I had a chat with one of the largest wool dealers. He told me that some years ago almost all the wool of Australia was shipped by the squatters direct to London, and there resold and reshipped. At present the greater part of the product is shipped to commission agents at the Australian ports, to which the textile-manufacturing countries send their buyers.

The prices of wool vary according to quality, and the quality varies with the breed of the sheep and the part of the animal’s body from which it is clipped. The coarse wool sometimes brings only about eighteen cents a pound, but for the last ten years the price of the best wool has averaged forty-four cents a pound in Australia and has gone as high as a dollar a pound in London. Some flocks have won such reputations for producing fine wool that their fleeces always bring better prices. I have before me a list of some of the wool sales of one year, showing that certain wool growers got as much as five cents a pound more than the market rates.

Few people realize how many factors enter into the quality of wool and go to determine its value and use. The grading of wool is a science and must be done by experts. It is taught in the agricultural colleges of Australia, and at Sydney there are night classes where the students learn about sheep and wool. They study the different breeds, and practise grading and classifying baled wool, which is sent to the school by the dealers. In apron and overalls, each student goes through the bales picking out the good and bad wool and sorting it according to quality. He is taught also how to shear sheep, how to scour wool, and, in fact, every process in the growing and marketing of the product. The English mills often send their young men to Australia to learn the business at first hand. Some years ago there was a blind buyer at Boston who operated with success, making his purchases by the touch and odour. He could tell not only the quality of the wool, but the section of the country or the part of the world from which it came.

Because it is well adapted to dry climates, the Merino sheep is the breed preferred in Australia, although the strain is modified by cross-breeding to suit different conditions. The sheep on the great plains country are of the large, robust type found to give the biggest returns on such areas. On the highlands, where the pasturage is lighter and the climate colder, a small Merino is raised that yields an extra fine fleece. In the western part of the state of Victoria is still another type, which produces the best Merino wool in the world. Upon this wool certain mills in Europe, America, and Japan are absolutely dependent for the manufacture of some of their goods.

Wools differ in their wave or curl and in other particulars that will show up in weaving.

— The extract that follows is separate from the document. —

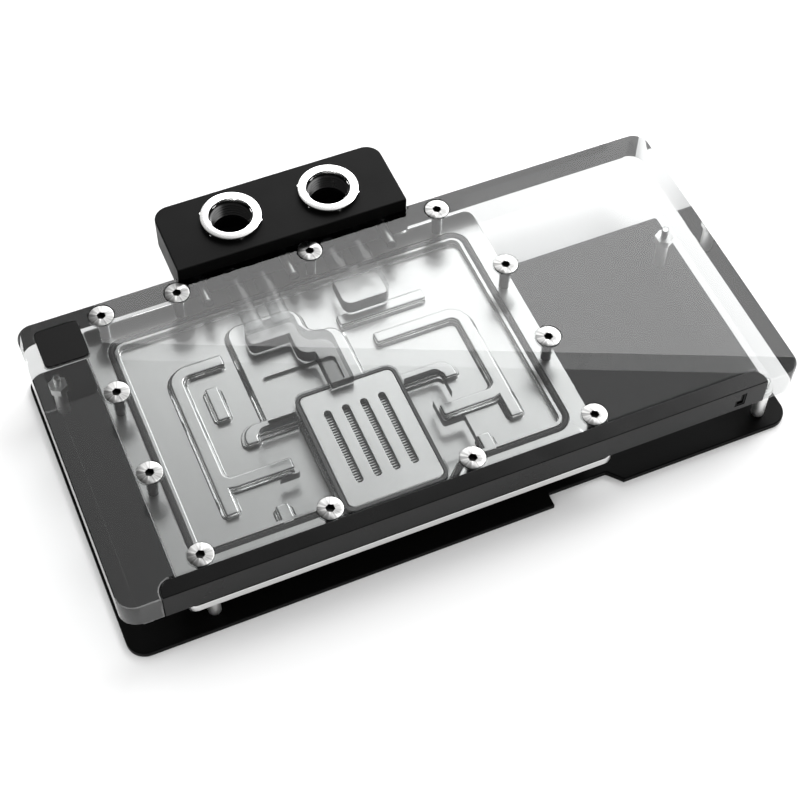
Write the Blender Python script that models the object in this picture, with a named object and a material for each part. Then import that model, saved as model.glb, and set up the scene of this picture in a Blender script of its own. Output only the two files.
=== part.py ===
# Graphics card water block: clear top plate over a nickelled cold plate, with terminal block and backplate
import bpy
import bmesh
from math import acos, atan2, ceil, cos, pi, sin, tan
from mathutils import Matrix, Vector

# Plan positions run from the front left corner of the clear top, heights from the ground.

# Stack, from the ground up
BACKPLATE_THICKNESS = 0.0020
BOARD_GAP = 0.0099
COLD_THICKNESS = 0.0031
TOP_THICKNESS = 0.0097
SEAT_GAP = 0.0003
FIT = 0.0002

# Clear top
TOP_LENGTH = 0.2040
TOP_DEPTH = 0.1000
TOP_CORNER = 0.0050
EDGE_BREAK = 0.0003
REBATE_WIDTH = 0.0052
REBATE_MARGIN = 0.0250
REBATE_HEIGHT = 0.0010

# Light bar along the front edge
BAR_MARGIN = 0.0115
BAR_DEPTH = 0.0050
BAR_CORNER = 0.0038
BAR_WALL = 0.0012
BAR_END_WALL = 0.0042
STRIP_THICKNESS = 0.0010
STRIP_HEIGHT = 0.0060
LAMP_COUNT = 14
LAMP_WIDTH = 0.0035
LAMP_HEIGHT = 0.0028
LAMP_DEPTH = 0.0008
SOCKET_MARGIN = 0.0080
SOCKET_DROP = 0.0050
SOCKET_WIDTH = 0.0030
SOCKET_HEIGHT = 0.0050
SOCKET_STEP = 0.0024
SOCKET_DEPTH = 0.0034
SOCKET_WALL = 0.0005

# Cold plate
COLD_LEFT = 0.0176
COLD_LENGTH = 0.1273
COLD_MARGIN = 0.0005
COLD_CORNER = 0.0030
CHAMBER_DEPTH = 0.0020
FIN_PITCH = 0.0015
FIN_SLOT = 0.0008
FIN_END_MARGIN = 0.0035
PEDESTAL_LENGTH = 0.0340
PEDESTAL_DEPTH = 0.0300
PEDESTAL_HEIGHT = 0.0016
PAD_HEIGHT = 0.0009
PAD_CORNER = 0.0010
PAD_LENGTH = 0.0155
PAD_DEPTH = 0.0580
PAD_FRONT = 0.0120
PAD_MARGIN = 0.0120
BACK_PAD_LENGTH = 0.0400
BACK_PAD_DEPTH = 0.0150
BACK_PAD_GAP = 0.0110
BOSS_RADIUS = 0.0030
BOSS_HEIGHT = 0.0030
BOSS_BORE = 0.0012
BOSS_SPACING = 0.0580

# Jet plate and its gasket
JET_LEFT = 0.0686
JET_FRONT = 0.0113
JET_LENGTH = 0.0290
JET_DEPTH = 0.0400
JET_CORNER = 0.0020
JET_THICKNESS = 0.0013
JET_BREAK = 0.0004
JET_SLOTS = 4
JET_SLOT_WIDTH = 0.0022
JET_SLOT_LENGTH = 0.0260
JET_SLOT_PITCH = 0.0056
GASKET_WIDTH = 0.0012
GATE_START = 0.0104
GATE_WIDTH = 0.0056

# Chamber milled into the cold plate, and the guide ribs left standing in it
CHAMBER_MARGIN = 0.0089
CHAMBER_FRONT = 0.0163
CHAMBER_BACK_MARGIN = 0.0099
CHAMBER_CORNER = 0.0025
RIB = 0.0041
RIB_BEND = 0.0021
GUIDE_INSET = 0.0122
LANE_WIDTH = 0.0166
GUIDE_BEND = 0.0042
GUIDE_DROP = 0.0159
GUIDE_REACH = 0.0154
HOOK_REACH = 0.0143
HOOK_LEG = 0.0043
LEG_FRONT = 0.0230
STUB_LENGTH = 0.0052
ISLAND_INSET = 0.0052
ISLAND_DEPTH = 0.0122
LEVEE_DROP = 0.0259
ENGINE_MARGIN = 0.0023
ENGINE_MARGIN_RIGHT = 0.0014
PLATEAU_LEFT = 0.0577
PLATEAU_RIGHT = 0.0903
PLATEAU_NECK = 0.0807
PLATEAU_BACK_MARGIN = 0.0056
PLATEAU_SHOULDER = 0.0110
PLATEAU_BEND = 0.0045
RECESS_DEPTH = 0.0012
RECESS_BACK = 0.0120
RECESS_GAP = 0.0023

# Pools and channels in the underside of the clear top
WELL_HEIGHT = 0.0047
WELL_CORNER = 0.0020
WELL_WIDTH = 0.0112
WELL_DEPTH = 0.0100
SUMP_LENGTH = 0.0063
SUMP_DEPTH = 0.0080
SUMP_GAP = 0.0180
INLET_POOL_LEFT = 0.0623
INLET_POOL_LENGTH = 0.0155
INLET_POOL_DEPTH = 0.0072
INLET_POOL_MARGIN = 0.0109
CHANNEL_WIDTH = 0.0070
CHANNEL_BEND = 0.0040
OUTLET_POOL_LEFT = 0.0933
OUTLET_POOL_LENGTH = 0.0149
OUTLET_POOL_MARGIN = 0.0149
OUTLET_POOL_DEPTH = 0.0130
OUTLET_POOL_CORNER = 0.0028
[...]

The other day I was shown some Merino wool under the microscope. To the naked eye the wool, as it comes from the sheep, seems to be made of fine curly hairs. It is only by putting it under a microscope that one can see it differs from hair. Enlarged to the size of a lead pencil, each wool fibre is seen to be covered with sharp scales which overlap one another like those of a fish. The scales are so close together that there are several thousand of them on a piece of the fibre an inch long. The fibre is so fine that a pound of it can be spun into a thread one hundred miles long. When wool is spun and woven, the scales interlock and thus give the thread or fabric its strength.

I have had a talk about the growth of Australia’s wool industry with one of the old-time squatters, a man who has been raising sheep for many years and who has now about fifty thousand head in two different stations. Said he:

“We have fewer sheep in Australia than we had ten years ago. Here in New South Wales we then had nearly forty million, and to-day we have approximately thirty-three million. We have lost some by drought and some by overstocking, and have now just about what we can easily feed.”

“Where did your first sheep come from?” I asked.

“They were brought over from England by the convicts,” was the reply. “When Captain Phillip came here in 1788 he brought twenty-nine sheep and other live stock. These sheep did very well, and a few years after that Captain Macarthur started the movement to make a sheep country of Australia. Macarthur was a military man with a scientific bent. He had a farm near Sydney and experimented in crossing some East Indian rams and Irish ewes, and as a result produced wool better than that of either of the forebears. He then experimented with the Merinos. You know, perhaps, that up to that time the finest wool all came from Spain, which had always been noted as a sheep-breeding country. Hoping to keep a monopoly of the trade in the best wool, the Spanish government forbade the exportation of any Merino sheep. But Captain Macarthur got some from the flock of King George III of England, who had originally secured them from the King of Spain, and also imported several Merinos from South Africa.

“The British government gave him a grant of ten thousand acres of land on which to continue his experiments, and in a short time he proved that Australia could produce sheep as well as Spain and that Australian wool was as fine as the Spanish. It was long before the wool exportations amounted to much, but the flocks steadily increased and the character of the wool improved, until now we raise more wool and better wool than any other country on earth.”

Australia’s greatest single source of wealth is sheep, of which she has more than any other country in the world, producing a half billion pounds of wool, besides vast quantities of mutton.

Bush life is not all isolation and hard work. Every big station has its saddle horses, and both men and women are accustomed to long rides to dances, tea parties, or picnics.